Gleichwohl mag Thomas Kuchenreuther seinen Optimismus nicht verlieren: "Die Bereitschaft fürs Kino ist da", betont er und rechnet vor: "Wir hatten im schlechten Kinojahr 2018 in unseren Schwabinger Kinos 278 000 Besucher. Im Gegensatz zum Minus von 18 Prozent der Kinobranche erreichten wir ein Plus von 2,9 Prozent. Wenn die Rahmenbedingungen stimmen, dann mache ich mir um die Zukunft des Kinos keine Sorgen." Bei den am 24. Juli beginnenden Münchner Filmkunstwochen beteiligt sich das ABC-Kino übrigens einmal mehr, ganz konkret mit der von Kuchenreuther lange vorbereiteten Reihe "Shakespeare im Kino".

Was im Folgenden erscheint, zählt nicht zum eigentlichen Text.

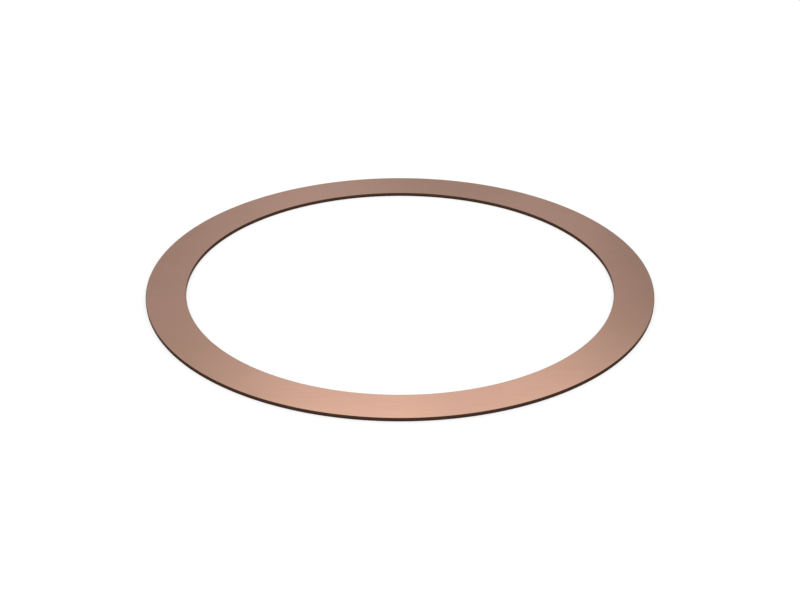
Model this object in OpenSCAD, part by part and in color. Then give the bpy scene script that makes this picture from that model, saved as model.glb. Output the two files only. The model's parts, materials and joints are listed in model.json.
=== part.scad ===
// Pinion shim: a thin flat ring blanked from rolled strip. It backs the bearing cup behind a pinion gear,
// and its graded thickness sets how deep the pinion sits in mesh.
// The origin is the centre of the bore, in the plane of the seat face. +Z points to the cup face.

/* [Ring] */
// Outside diameter over the burnished land, a loose fit in the bore that holds the bearing cup
outer_d = 84.5; // [60:0.1:120]
// Width of the band between the bore and the outer wall, which backs the end of the bearing cup
band_w = 6.65; // [3:0.05:12]
// Graded thickness, face to face
thickness = 0.6; // [0.4:0.01:1.5]

/* [Blanked edges] */
// One stroke of a compound die cuts both walls, so both rolled edges are on the cup face.
// Radius that the tools roll over on both edges of the cup face
roll_r = 0.08; // [0.02:0.01:0.12]
// Height of the burnished land, the true cylinder that the tools wipe below the rolled edge
land_h = 0.2; // [0.05:0.01:0.2]
// How far the break below the land leans back by the time it meets the seat face
break_lean = 0.02; // [0:0.005:0.04]
// Leg of the chamfer that deburring leaves on both edges of the seat face
deburr_leg = 0.03; // [0.01:0.01:0.05]

/* [Hidden] */
// Inside diameter over the burnished land, clear of the bearing's rollers and cage
inner_d = outer_d - 2 * band_w;
// The rolled strip's colour, in bright light
bronze = [0.83, 0.64, 0.54];
// Steps in a full turn of the ring, and in a full turn of the rolled edge's small arc
ring_steps = 360;
roll_steps = 48;

// One blanked wall, from the seat face up to the cup face, as [radius, height] points.
// Its top corner is cut straight across, for the rolled edge to fill.
// A side of 1 is the outer wall, and -1 is the wall of the bore.
function blanked_wall(wall_r, side) = let (
    roll_bottom = thickness - roll_r,
    foot_r = wall_r - side * break_lean
) [
    [foot_r - side * deburr_leg, 0],
    [foot_r, deburr_leg],
    [wall_r, roll_bottom - land_h],
    [wall_r, roll_bottom],
    [wall_r - side * roll_r, thickness]
];

function reversed(points) = [for (i = [len(points) - 1 : -1 : 0]) points[i]];

// The arc that rounds the top of a wall, tangent to the land and to the cup face
module rolled_edge(wall_r, side) {
    translate([wall_r - side * roll_r, thickness - roll_r])
        circle(roll_r, $fn = roll_steps);
}

// Half of the ring's section, on the +X side of the axis
module section() {
    polygon(concat(blanked_wall(outer_d / 2, 1), reversed(blanked_wall(inner_d / 2, -1))));
    rolled_edge(outer_d / 2, 1);
    rolled_edge(inner_d / 2, -1);
}

module pinion_shim() {
    color(bronze)
        rotate_extrude($fn = ring_steps)
            section();
}

pinion_shim();
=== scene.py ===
"""The looks of the pinion shim: a thin flat ring of rolled bronze strip with dark blanked walls, lying on a
white floor. The ring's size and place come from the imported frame."""
import json
import math
from typing import NamedTuple

import bpy
import numpy as np
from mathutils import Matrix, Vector


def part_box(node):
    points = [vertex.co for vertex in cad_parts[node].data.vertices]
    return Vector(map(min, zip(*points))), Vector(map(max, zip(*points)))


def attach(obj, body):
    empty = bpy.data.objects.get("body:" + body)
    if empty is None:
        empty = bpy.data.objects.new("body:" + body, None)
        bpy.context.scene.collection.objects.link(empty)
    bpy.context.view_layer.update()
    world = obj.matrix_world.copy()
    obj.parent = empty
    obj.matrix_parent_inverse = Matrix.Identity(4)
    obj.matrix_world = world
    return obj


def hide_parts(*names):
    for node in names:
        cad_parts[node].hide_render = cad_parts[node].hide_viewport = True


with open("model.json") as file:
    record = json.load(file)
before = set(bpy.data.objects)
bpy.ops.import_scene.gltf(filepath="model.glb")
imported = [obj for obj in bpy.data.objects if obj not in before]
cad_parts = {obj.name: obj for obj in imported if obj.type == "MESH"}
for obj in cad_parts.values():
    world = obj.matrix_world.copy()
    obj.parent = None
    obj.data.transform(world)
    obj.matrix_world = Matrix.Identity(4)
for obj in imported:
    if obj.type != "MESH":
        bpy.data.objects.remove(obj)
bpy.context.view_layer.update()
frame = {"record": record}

MM = 0.001


def mount_radius(name):
    """The radius of one of the part's mounts, from the record."""
    dims = {mount["name"]: mount["dims"] for mount in frame["record"]["mounts"]}
    return dims[name]["r_mm"] * MM


# The ring's own sizes
shim_low, shim_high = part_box("pinion_shim")
THICKNESS = shim_high.z - shim_low.z
RIM_R = mount_radius("rim")
BORE_R = mount_radius("bore")

# The camera that the photograph was taken with, placed from the centre of the cup face
CAMERA_ELEVATION = math.radians(27.95)
CAMERA_DISTANCE = 311.7 * MM
CAMERA_AIM_BELOW = math.radians(0.50)
CAMERA_LENS = 83.85
CAMERA_SENSOR = 36.0
CAMERA_CLIP = 10 * MM

# The blanked walls, as in the part's source
ROLL_R = 0.08 * MM
LAND_H = 0.2 * MM
BREAK_LEAN = 0.02 * MM
DEBURR_LEG = 0.03 * MM

# Their relief, which the source leaves out: pits in the break, and a land whose lower edge wavers in height
PIT_DEPTH = 0.008 * MM
WAVER_HEIGHT = 0.015 * MM
WAVER_COUNT = 24
WAVER_FEWEST = 9
WAVER_MOST = 160
RELIEF_SEED = 11

# The mesh: slices round the ring, steps up each part of a wall, and how far in a face's own row lies
SLICES = 1800
DEBURR_STEPS = 2
BREAK_STEPS = 8
LAND_STEPS = 3
ROLL_STEPS = 8
FACE_LOOP = 0.04 * MM

# The ring's map for baking, cut into strips that lie one above another, with a gap round each
MAP_STRIPS = 4
MAP_GAP = 0.006


class Row(NamedTuple):
    """One row of the mesh, all the way round the ring."""

    # Radius and height at each slice
    radius: np.ndarray
    height: np.ndarray
    # 0 on a face and 1 on a wall, with steps between on the edges that join them
    walled: float = 0.0
    # 1 on the break and 0 elsewhere
    torn: float = 0.0


def even(value):
    """The same value at every slice."""
    return np.full(SLICES, value)


def waver(rng):
    """A height for each slice, made of a seeded sum of waves that close on themselves round the ring."""
    turn = np.linspace(0, 2 * np.pi, SLICES, endpoint=False)
    total = even(0.0)
    for wave in rng.integers(WAVER_FEWEST, WAVER_MOST, WAVER_COUNT):
        total += np.cos(wave * turn + rng.uniform(0, 2 * np.pi))
    return WAVER_HEIGHT * total / math.sqrt(WAVER_COUNT)


def deburred_edge(foot_r, side):
    """The edge at the seat face, rounded off by deburring."""
    rows = []
    for step in range(DEBURR_STEPS + 1):
        turn = math.pi / 2 * step / DEBURR_STEPS
        radius = foot_r - side * DEBURR_LEG * (1 - math.sin(turn))
        height = DEBURR_LEG * (1 - math.cos(turn))
        rows.append(Row(even(radius), even(height), walled=step / DEBURR_STEPS))
    return rows


def torn_break(foot_r, side, land_bottom, rng):
    """The pitted break, which leans out from the deburred edge to the land."""
    rows = []
    for step in range(1, BREAK_STEPS):
        share = step / BREAK_STEPS
        pits = PIT_DEPTH * math.sin(math.pi * share) * rng.uniform(0, 1, SLICES)
        radius = foot_r + side * (BREAK_LEAN * share - pits)
        height = DEBURR_LEG + (land_bottom - DEBURR_LEG) * share
        rows.append(Row(radius, height, walled=1.0, torn=1.0))
    return rows


def burnished_land(wall_r, land_bottom, land_top):
    """The smooth upright land."""
    rows = []
    for step in range(LAND_STEPS):
        height = land_bottom + (land_top - land_bottom) * step / LAND_STEPS
        rows.append(Row(even(wall_r), height, walled=1.0))
    return rows


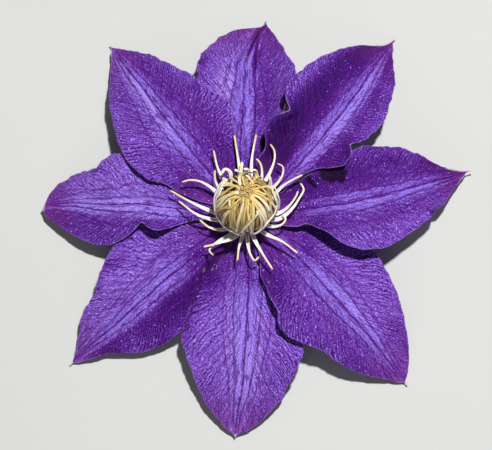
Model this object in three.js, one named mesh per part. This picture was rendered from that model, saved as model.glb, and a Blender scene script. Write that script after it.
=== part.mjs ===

Das Studio Isabella in der Maxvorstadt ist ebenfalls bei den Filmkunstwochen dabei. Louis Anschütz und sein Team feiern in diesen Tagen einen ganz besonderen Anlass. Einen, der noch ein bisschen Hoffnung macht auf die bleibende Vielfalt der Münchner Kinolandschaft: Das Studio Isabella wird am 12. Juli 100 Jahre alt.